The SCMS this year is being held at the infamous Bonaventure Hotel in downtown Los Angeles. I couldnt help but feel the alienation (sorry, bad joke) as I walked around the enormous atrium, its giant columns rising up in overlapping circles, its glass elevators shooting up out of the shallow pools, and its busy guests wandering aimlessly from bad boutique to tacky gift shop. I wandered aimlessly until I found my room finally (it was on the first floor after all) and prepared for my paper. This was Thursday, the second day of the conference, which will go all the way through Sunday (more time is being give to those who were supposed to present at the conference last year, which was cancelled due to swine flu (or say they say)).
I presented on a panel called Comic Book Films and the Adaptation of Aesthetics. The panel was at 8AM, and, as those of you familiar with conferencing, I didnt sleep very well the night before, vainly worrying about how well the audience would react to my attempted incorporation of Deleuzes cinema books into my argument. I was therefore in somewhat of a daze as I looked up to see Henry Jenkins in the audience! Was this a dream? (Hes on the committee of a fellow presenter). I woke up, to say the least. I love the SCMS!

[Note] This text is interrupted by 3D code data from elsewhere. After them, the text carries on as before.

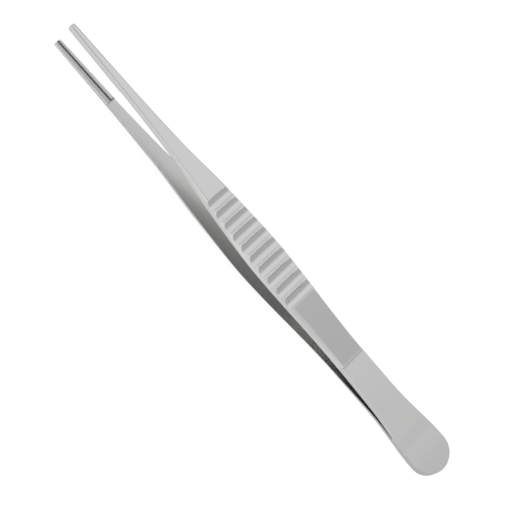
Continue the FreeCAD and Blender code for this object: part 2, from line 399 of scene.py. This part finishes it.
def steel_material(name, steel, inward):
    """Ground satin steel; inward is 1 where the arm's inner face looks up, or else -1."""
    material = bpy.data.materials.new(name)
    material.use_nodes = True
    d = ArmSteel(material.node_tree, steel, inward)
    normal = d.node("ShaderNodeBump", {}, {
        "Strength": 1.0, "Distance": steel.grain_depth,
        "Height": d.marks["grain"], "Normal": d.rounded})
    surface = d.node("ShaderNodeBsdfPrincipled", {}, {
        "Base Color": d.tint(), "Metallic": 1.0,
        "Roughness": steel.roughness + d.weighed(ROUGHER), "Normal": normal})
    d.node("ShaderNodeOutputMaterial", {}, {"Surface": surface})
    return material


def dress(node, material):
    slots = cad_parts[node].data.materials
    slots.clear()
    slots.append(material)


class FORCEPS_OT_upper_arm(bpy.types.Operator):
    """Finish the upper arm in ground satin steel"""
    bl_idname = "forceps.upper_arm"
    bl_label = "Upper arm"

    def execute(self, context):
        steel = context.scene.forceps_steel
        dress("upper_arm", steel_material("satin steel, upper arm", steel, -1))
        return {"FINISHED"}


class FORCEPS_OT_lower_arm(bpy.types.Operator):
    """Finish the lower arm in ground satin steel"""
    bl_idname = "forceps.lower_arm"
    bl_label = "Lower arm"

    def execute(self, context):
        steel = context.scene.forceps_steel
        dress("lower_arm", steel_material("satin steel, lower arm", steel, 1))
        return {"FINISHED"}


# The stage

def floor_material(shadow):
    """White to the camera, with part of the shadow that falls on it, and pale in the steel."""
    material = bpy.data.materials.new("white floor")
    material.use_nodes = True
    d = Drawing(material.node_tree)
    seen = d.node("ShaderNodeLightPath", {}, {}, "Is Camera Ray")
    mirrored = d.node("ShaderNodeLightPath", {}, {}, "Is Glossy Ray")
    share = seen * (1 - shadow) + mirrored * MIRRORED_GLOW
    paint = d.node("ShaderNodeBsdfDiffuse", {}, {"Color": FLOOR_PAINT})
    strength = 1 + GLOW_MAKE_UP * shadow
    glow = d.node("ShaderNodeEmission", {}, {"Color": WHITE, "Strength": strength})
    surface = d.node("ShaderNodeMixShader", {}, {0: share, 1: paint, 2: glow})
    d.node("ShaderNodeOutputMaterial", {}, {"Surface": surface})
    return material


def lay_floor(stage):
    mesh = bpy.data.meshes.new("floor")
    shape = bmesh.new()
    bmesh.ops.create_grid(shape, x_segments=1, y_segments=1, size=stage.floor_size / 2)
    shape.to_mesh(mesh)
    shape.free()
    mesh.materials.append(floor_material(stage.shadow))
    floor = bpy.data.objects.new("floor", mesh)
    bpy.context.scene.collection.objects.link(floor)


def light_room(stage):
    """A white room that is brightest in front and above, and dimmest beyond the tail."""
    world = bpy.data.worlds.new("soft room")
    world.use_nodes = True
    bpy.context.scene.world = world
    d = Drawing(world.node_tree)
    direction = d.node("ShaderNodeTexCoord", {}, {}, "Generated")
    x, y = d.part(direction, "X"), d.part(direction, "Y")
    light = d.blend(d.fall(y, *NEAR), stage.overhead, stage.front)
    light = d.blend(d.rise(y, *FAR), light, stage.back)
    light = d.blend(d.fall(x, *TOWARD_JAWS), light, stage.jaw_side)
    light = d.blend(d.rise(x, *TOWARD_TAIL), light, stage.tail_side)
    seen = d.node("ShaderNodeLightPath", {}, {}, "Is Camera Ray")
    strength = d.blend(seen, light, 1.0)
    room = d.node("ShaderNodeBackground", {}, {"Color": WHITE, "Strength": strength})
    d.node("ShaderNodeOutputWorld", {}, {"Surface": room})


def place_camera(stage):
    """Aim the camera at the middle of the view, from the stage's distance and angles."""
    a, e = stage.azimuth, stage.elevation
    back = Vector((math.sin(a) * math.cos(e), -math.cos(a) * math.cos(e), math.sin(e)))
    right = Vector((math.cos(a), math.sin(a), 0))
    turn = Matrix((right, back.cross(right), back)).transposed().to_4x4()
    lens = bpy.data.cameras.new("camera")
    lens.sensor_width = SENSOR_WIDTH
    lens.lens = SENSOR_WIDTH * stage.distance / stage.picture_width
    lens.clip_start = CLIP_START
    camera = bpy.data.objects.new("camera", lens)
    place = Matrix.Translation(Vector(stage.target) + stage.distance * back)
    camera.matrix_world = place @ turn @ Matrix.Rotation(stage.roll, 4, "Z")
    bpy.context.scene.collection.objects.link(camera)
    bpy.context.scene.camera = camera


class FORCEPS_OT_stage(bpy.types.Operator):
    """Lay the floor, light the room and place the camera"""
    bl_idname = "forceps.stage"
    bl_label = "Floor, light and camera"

    def execute(self, context):
        stage = context.scene.forceps_stage
        lay_floor(stage)
        light_room(stage)
        place_camera(stage)
        context.scene.view_settings.view_transform = "Standard"
        return {"FINISHED"}


class FORCEPS_PT_panel(bpy.types.Panel):
    """Lists the forceps' pieces and their stage."""
    bl_label = "Thumb forceps"
    bl_idname = "FORCEPS_PT_panel"
    bl_space_type = "VIEW_3D"
    bl_region_type = "UI"
    bl_category = "Forceps"

    def draw(self, context):
        column = self.layout.column()
        for operator in OPERATORS:
            column.operator(operator.bl_idname)
        for group in (context.scene.forceps_steel, context.scene.forceps_stage):
            for name in group.bl_rna.properties.keys():
                if name not in ("rna_type", "name"):
                    column.prop(group, name)


OPERATORS = (FORCEPS_OT_upper_arm, FORCEPS_OT_lower_arm, FORCEPS_OT_stage)
CLASSES = (ForcepsSteel, ForcepsStage) + OPERATORS + (FORCEPS_PT_panel,)


def register():
    for cls in CLASSES:
        bpy.utils.register_class(cls)
    bpy.types.Scene.forceps_steel = PointerProperty(type=ForcepsSteel)
    bpy.types.Scene.forceps_stage = PointerProperty(type=ForcepsStage)


def unregister():
    del bpy.types.Scene.forceps_stage
    del bpy.types.Scene.forceps_steel
    for cls in reversed(CLASSES):
        bpy.utils.unregister_class(cls)


def main():
    register()
    bpy.ops.forceps.upper_arm()
    bpy.ops.forceps.lower_arm()
    bpy.ops.forceps.stage()


if __name__ == "__main__":
    main()
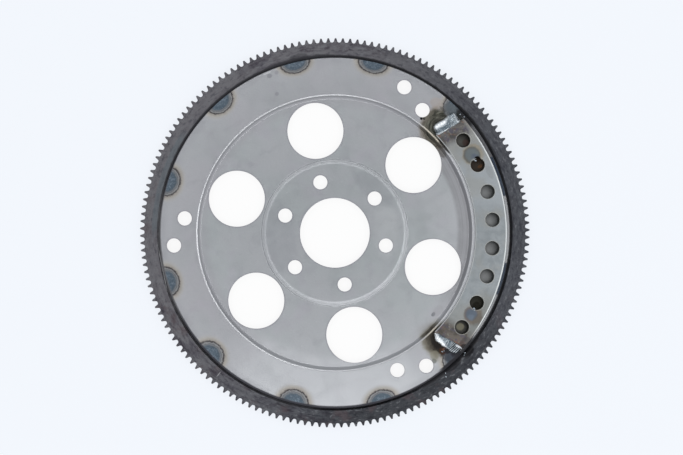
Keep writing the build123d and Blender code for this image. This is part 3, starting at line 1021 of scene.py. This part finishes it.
# Balance plate: satin, lighter to the north and duller at its ends
bar = Shader("weight_steel")
mottle = bar.noise(8, 1, 4, 0.6, 0.4)
fine = bar.noise(1.4, 2)
wobble = bar.centred(bar.noise(4, 3, 4, 0.65), 1)
bar.colour = bar.mix(mottle.ramp(0.3, 0.7), (124, 129, 132), (142, 147, 150))
bar.lay(bar.north.ramp(15, 35, 0.7), (150, 155, 159))
bar.lay(bar.math("ABSOLUTE", bar.north).ramp(55, 82, 0.6), (126, 126, 122))
bar.lay(bar.north.ramp(-45, -65) * bar.radius.ramp(140, 148), (112, 114, 112), 0.8)
bar.clouds((
    (20, 4, 3, 0.5, 0, 0.45, 0.65, 0.5, (138, 138, 134)),
    (1.4, 2, 3, 0.6, 0, 0.55, 0.8, 0.3, (114, 117, 116)),
))
# The scorch at each end: the side, how far from the end it reaches, how far it fades, and its colour
for side, reach, fade, shade in ((1, -12, 6, (98, 95, 93)), (-1, -13, 8, (96, 90, 84))):
    at, off = bar.in_end(side)
    off = off + wobble * 3
    heat = off.ramp(reach - fade, reach + 1.5) * at.ramp(15.5, 11.5, 1, 0.35)
    burnt = bar.mix(mottle.ramp(0.38, 0.62), shade, tuple(level * 0.72 for level in shade))
    for size, seed, start, full, strength, blob in (
        (5, 6, 0.5, 0.62, 0.85, (78, 75, 86)), (3.5, 11, 0.58, 0.7, 0.8, (122, 119, 113)),
    ):
        blobs = bar.noise(size, seed + side).ramp(start, full, strength)
        burnt = bar.mix(blobs, burnt, blob)
    rust = bar.noise(4.5, 8 + side).ramp(0.54, 0.66, 0.7)
    burnt = bar.mix(rust * bar.band(off, -9, -1, 2), burnt, (116, 84, 66))
    bar.lay(heat, burnt, 0.94)
# The plugs' heat marks: their half widths, how far the halo lies outwards, and the colours of the
# halo, of the ring in it, of the middle and of its core. Below, a row is how far a layer lies
# outwards and round, how much it wavers, where it fades, its strength and its colour.
PLUG_MARKS = (
    (7.6, 1, (132, 124, 108), (76, 76, 74), (100, 107, 110), (84, 92, 106)),
    (6.2, 2.6, (98, 88, 78), (94, 88, 86), (84, 94, 106), (98, 108, 120)),
)
for (radius, angle), (size, halo_out, halo, outline, middle, core) in zip(PLUG_SPOTS, PLUG_MARKS):
    for out, turn, waver, low, high, strength, shade in (
        (halo_out, 0, 2.4, size + 0.6, size + 3.6, 0.7, halo),
        (0, 0, 1.1, size - 0.9, size + 1.1, 0.75, outline),
        (0.5, 0, 1.4, size - 3, size + 0.4, 0.9, middle),
        (1.5, -1, 2, 1.2, 4.2, 0.7, core),
    ):
        away = bar.spot(polar(radius + out, angle + turn)) + wobble * waver
        bar.lay(away.fade(low, high, strength), shade)
# Painted highlights along the plate's outer edge, brightest along its middle, with darker steel just past it,
# and along its inner edge and round the holes
edge_at = bar.radius + wobble * 0.12
middle_part = bar.sector(1, 32, 7)
edge_highlight = bar.band(edge_at, weight_outer_r - 1.3, weight_outer_r - 0.65, 0.35)
edge_highlight = edge_highlight * (middle_part * 0.4 + 0.5)
bar.lay(edge_highlight, bar.mix(middle_part, (128, 121, 116), (205, 208, 208)))
past_edge = edge_at.ramp(weight_outer_r - 0.65, weight_outer_r - 0.3)
bar.lay(past_edge, bar.mix(middle_part, (74, 72, 74), (116, 118, 121)), 0.9)
bar.lay(bar.radius.fade(WEIGHT_INNER_R + 0.5, WEIGHT_INNER_R + 1.1, 0.7), (178, 180, 180))
hole_rim = bar.least(*map(bar.spot, hole_middles)) - WEIGHT_HOLE_R
bar.lay(hole_rim.fade(0.4, 1.1, 0.5), (168, 167, 161))
bar.stained((
    (144.7, 27.7, 3.2, 3, 1, (20, 18, 18)), (143.8, -26.6, 3.2, 3.2, 1, (18, 17, 19)),
    (150.5, -31, 4, 7, 0.35, (84, 82, 78)), (153.6, -39.6, 4.6, 6, 0.6, (62, 58, 60)),
    (155.4, -41.4, 3, 4, 0.8, (36, 33, 34)), (150, 22, 3, 7, 0.2, (96, 94, 88)),
), wobble * 0.15)
weight_material = bar.finish(mottle.ramp(0.3, 0.7, 0.34, 0.4), fine, 0.012)

# Weld metal: painted silver highlights on the far side of each end bead, with grey-teal scale over its middle
SCALE_DARK = (90, 102, 110)
SCALE_LIGHT = (122, 131, 138)
LOBE = (148, 156, 160)
SILVER_HIGHLIGHT = (236, 240, 243)
weld = Shader("weld_steel", gain=1)
patch = weld.noise(3.2, 1, 4)
wobble = weld.centred(weld.noise(2.2, 3), 1)
upper_side = weld.north.ramp(-1, 1)
lower_side = 1 - upper_side
upper_at, upper_off = weld.in_end(1)
lower_at, lower_off = weld.in_end(-1)


def lean_highlight(at, off, level, slope, bends):
    """Painted silver highlight where a bead's top leans outwards."""
    line = at * slope + level
    for place, extra in bends:
        past = weld.math("MAXIMUM" if extra > 0 else "MINIMUM", at - place, 0)
        line = line + past * abs(extra)
    return (off - line + wobble).ramp(-2.2, 1.4)


lobed, combed = upper_at.ramp(0, 3), lower_at.ramp(2, 6)
weld.colour = weld.mix(patch.ramp(0.35, 0.65), SCALE_DARK, SCALE_LIGHT)
blobs = patch.ramp(0.4, 0.6)
weld.lay(lobed * upper_side, weld.mix(blobs, SCALE_LIGHT, LOBE))
weld.lay(combed * lower_side, weld.mix(blobs, LOBE, (186, 193, 198)))
# Painted glints, and dark specks
glint = weld.noise(1.5, 5, 3, 0.7)
weld.lay(glint.ramp(0.56, 0.66, 0.55), (206, 212, 216))
weld.lay(glint.ramp(0.45, 0.36, 0.5), (70, 82, 92))
weld.lay((lower_at + wobble).ramp(11, 14, 0.7) * lower_side, (46, 50, 54))
comb_wave, _, comb_start = END_BEADS["lower"]["comb"]
comb = (lower_off * COMB_LEAN + lower_at) * (2 * pi / comb_wave)
comb = weld.math("SINE", comb).ramp(0.4, -0.5, 0.95)
weld.lay(comb * lower_at.ramp(comb_start, comb_start + 3) * lower_side, (30, 34, 40))
# Painted highlights along each bead's lap and at its end, joined to the silver
upper_lap = (upper_off + wobble).ramp(-1, -1.8) * 0.6
lower_lap = (lower_off + wobble).ramp(-1.2, -1.9) * 0.3
upper_end = (upper_at + wobble).ramp(7.6, 9) * 0.5
lower_end = lower_at.ramp(7, 9.5) * lower_off.ramp(0.6, -0.5, 0.9)
upper_highlight = weld.most(lean_highlight(upper_at, upper_off, *END_BEADS["upper"]["lean"]), upper_lap, upper_end)
lower_highlight = weld.most(lean_highlight(lower_at, lower_off, *END_BEADS["lower"]["lean"]), lower_lap, lower_end)
weld.lay(upper_highlight * upper_side + lower_highlight * lower_side, SILVER_HIGHLIGHT)
weld_material = weld.finish(patch.ramp(0.3, 0.7, 0.34, 0.42), weld.noise(0.9, 2), 0.03)

metal_drop = Shader("drop_steel", gain=1)
blobs = metal_drop.noise(0.8, 1, 2, 0.55).ramp(0.3, 0.7)
metal_drop.colour = metal_drop.mix(blobs, (130, 140, 150), (190, 196, 203))
drop_material = metal_drop.finish(0.25, metal_drop.noise(0.4, 2, 2, 0.55), 0.02)


def dress(made, material, slot, *nodes):
    """Gives a piece its material, and puts it in place of CAD nodes."""
    made.data.materials.clear()
    made.data.materials.append(material)
    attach(made, "root")
    if nodes:
        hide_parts(*nodes)


dress(disc, disc_material, "disc_steel", "flexplate_disc")
dress(ring, ring_material, "ring_steel", "ring_gear")
dress(weight, weight_material, "weight_steel", "balance_weight")
for node, bead in beads.items():
    dress(bead, weld_material, "weld_steel", node)
dress(spatter, drop_material, "weld_steel")

# A pale floor that glows for the camera and for mirror images, and is only paint for other light
FLOOR_HALF = 12 / MM
FLOOR_GLOW = 0.88
corners = [(x, y, ring_back) for y in (-FLOOR_HALF, FLOOR_HALF) for x in (-FLOOR_HALF, FLOOR_HALF)]
floor = piece_from("floor", corners, [(0, 1, 3, 2)])
pale = Shader("pale_floor", gain=1)
floor_colour = pale.mix(pale.radius.ramp(150, 172), (255, 255, 255), (245, 249, 255))
paint = pale.node("ShaderNodeBsdfDiffuse", Color=floor_colour)
glow = pale.node("ShaderNodeEmission", Color=floor_colour, Strength=1)
rays = pale.node("ShaderNodeLightPath").outputs
straight = pale.most(*(rays[f"Is {kind} Ray"] for kind in ("Camera", "Glossy", "Transmission")))
blend = pale.node("ShaderNodeMixShader", Fac=straight * FLOOR_GLOW)
pale.feed(blend.inputs[1], paint.outputs[0])
pale.feed(blend.inputs[2], glow.outputs[0])
pale.node("ShaderNodeOutputMaterial", Surface=blend.outputs[0])
floor.data.materials.append(pale.material)

# A ring of soft lamps overhead. A row is a lamp's direction, its power and its size.
LAMP_TILT = 28
LAMP_AWAY = 1.5
LAMP_WATTS = 1.55
LAMPS = {
    "E": (0, 1.15, 0.34), "NE": (45, 0.65, 0.38), "N": (90, 0.85, 0.38), "NW": (135, 0.85, 0.38),
    "W": (180, 0.72, 0.42), "SW": (225, 0.8, 0.38), "S": (270, 1.4, 0.38), "SE": (315, 1.15, 0.38),
}
# Wide dim ones low in the south-east, which the rim step's far slopes show
LOW_LAMP_AZIMUTHS = (0, -45, -90)
LOW_LAMP_TILT = 70
LOW_LAMP_WATTS = 0.7
LOW_LAMP_SIZE = 1.2


def softbox(name, azimuth, tilt, watts, size):
    """A square lamp that faces the object from a direction."""
    light = bpy.data.lights.new(name, "AREA")
    light.shape = "SQUARE"
    light.size = size
    light.energy = watts
    lamp = placed(name, light)
    lamp.location = polar(sin(radians(tilt)), azimuth, cos(radians(tilt))) * LAMP_AWAY
    lamp.rotation_euler = (-lamp.location).to_track_quat("-Z", "Y").to_euler()


for where, (azimuth, power, size) in LAMPS.items():
    softbox(f"softbox_{where}", azimuth, LAMP_TILT, LAMP_WATTS * power, size)
for number, azimuth in enumerate(LOW_LAMP_AZIMUTHS):
    softbox(f"softbox_low_{number}", azimuth, LOW_LAMP_TILT, LOW_LAMP_WATTS, LOW_LAMP_SIZE)

world = bpy.data.worlds.new("studio")
world.use_nodes = True
sky = world.node_tree.nodes["Background"].inputs
sky["Color"].default_value = (0.93, 0.96, 1, 1)
sky["Strength"].default_value = 0.42
bpy.context.scene.world = world

# The camera looks straight down. The photograph's size, the object's centre in it and its scale are
# in pixels, and pixels a millimetre.
PHOTO_PIXELS = (683, 455)
PHOTO_CENTRE = (334.85, 232.86)
PHOTO_SCALE = 1.1055
PHOTO_TURN = 0.4
CAMERA_HEIGHT = 1.5
SENSOR = 36
camera_data = bpy.data.cameras.new("camera")
camera_data.sensor_width = SENSOR
camera_data.lens = SENSOR * CAMERA_HEIGHT / (PHOTO_PIXELS[0] / PHOTO_SCALE * MM)
camera_data.clip_end = 60
camera = placed("camera", camera_data)
across = (PHOTO_PIXELS[0] / 2 - PHOTO_CENTRE[0]) / PHOTO_SCALE * MM
up = (PHOTO_CENTRE[1] - PHOTO_PIXELS[1] / 2) / PHOTO_SCALE * MM
camera.location = polar(across, PHOTO_TURN) + polar(up, PHOTO_TURN + 90)
camera.location.z = CAMERA_HEIGHT + rim_front * MM
camera.rotation_euler = (0, 0, radians(PHOTO_TURN))
bpy.context.scene.camera = camera
bpy.context.scene.view_settings.view_transform = "Standard"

Bob Rehak, from Swarthmore College, presented a paper called Watchmens Frames of Reference: Digital Production Tools and the High-fidelity Comic Book Adaptation in which he used Zach Snyders adaptation of Alan Moores graphic novel to meditate on this new hyper-faithful attention given to source materials. Why do film-makers want to microscopically imitate each image in a comic book, to fully realize not the political or technological themes that a work like Watchmen engages with, but rather want to reproduce, with high fidelity, the object itself in a different medium. As Bob discussed, much of this has to do with the changing nature of film audiences, and the increasing influence of fan communities, who contradictorily want separate things in an adaptation. On the one hand, they want their treasured experience of the original work recreated in a different medium which has also given them many newer treasured experiences (The Lord of the Rings movies, well-received Batman movies etc.)they want a hybrid pleasure- the pleasure of the source combined with the pleasure of a new medium. On the other hand, they want the adaptation go beyond the source and tap into some of the themes, or problems that the original source tapped into. For Watchmen, for example, if the film is to remain faithful to the source, it must also pose the same trenchant critiques of power the original did. By choosing the logic of the former, the filmmakers sacrifice the latter, and fan audiences are ultimately let down, and the part of the audience with no familiarity with the graphic novel are baffled.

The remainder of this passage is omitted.